It is estimated that one-third of patients do not take their prescriptions as instructed and/or just forget to finish the regime of pills they should have taken. This leads to more returns to doctors and emergency rooms for ailments that are preventable.
The study estimates that over five hundred million pounds is wasted every year on patients who stop taking their medication prematurely or for chronic conditions. Sending out text messages has proven to increase the uptake of these medicines by sixty-four percent.
“An important and overlooked problem in medicine is the failure to take prescribed medication. The results of this trial show text message reminders help prevent this in a simple and effective way. More than just a reminder, the texts provided a link to identify patients who needed help,” said study lead author Dr. David Wald.

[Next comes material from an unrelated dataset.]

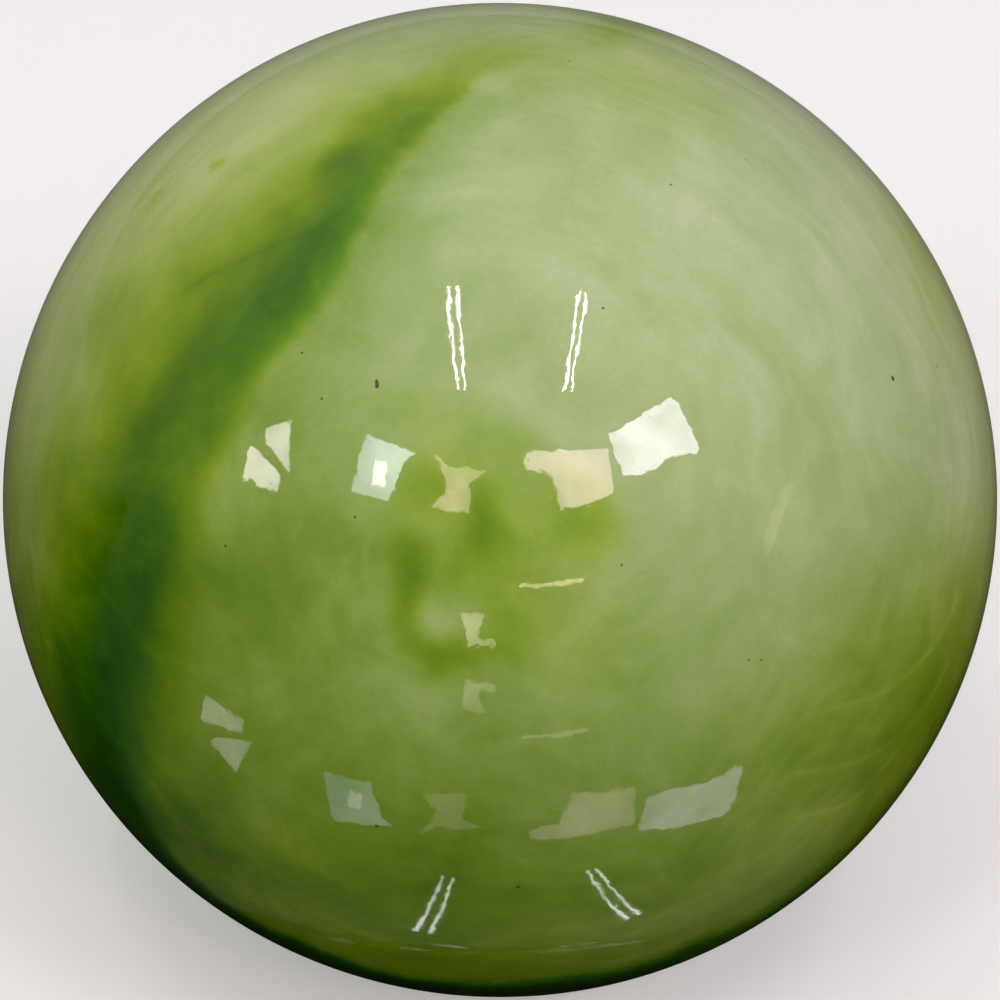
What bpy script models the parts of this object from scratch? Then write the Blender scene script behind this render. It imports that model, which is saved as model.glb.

Doctor Wald sees text reminders being used by general practitioners, hospital emergency room doctors and pharmacists for anything from a treatment of antibiotics to those with diabetes or tuberculosis.
For the study, researchers used three hundred three patients split into two groups – those that received texts and those that did not receive texts. The patients had already been prescribed blood pressure medication and/or cholesterol lowering medication.
Those patients who were receiving regular texts to take their medication only had nine percent stop taking their medicine as directed, as compared to twenty-five percent of the group that did not receive any reminders.
With statistics from the Center for Disease Control and Prevention noting eighty-nine percent of American adults take at least one medication with twenty-six percent are taking five or more, the results of this study could prove quite useful in medicine today.
Not only do most people own a cell phone and carry it with them everywhere, the text alerts alone could prevent thousands of heart attacks and strokes that may be caused by patients just not taking the medicines to prevent them.
The study was published in the journal Plos One. And while it is a study done in the United Kingdom, the implications stretch worldwide.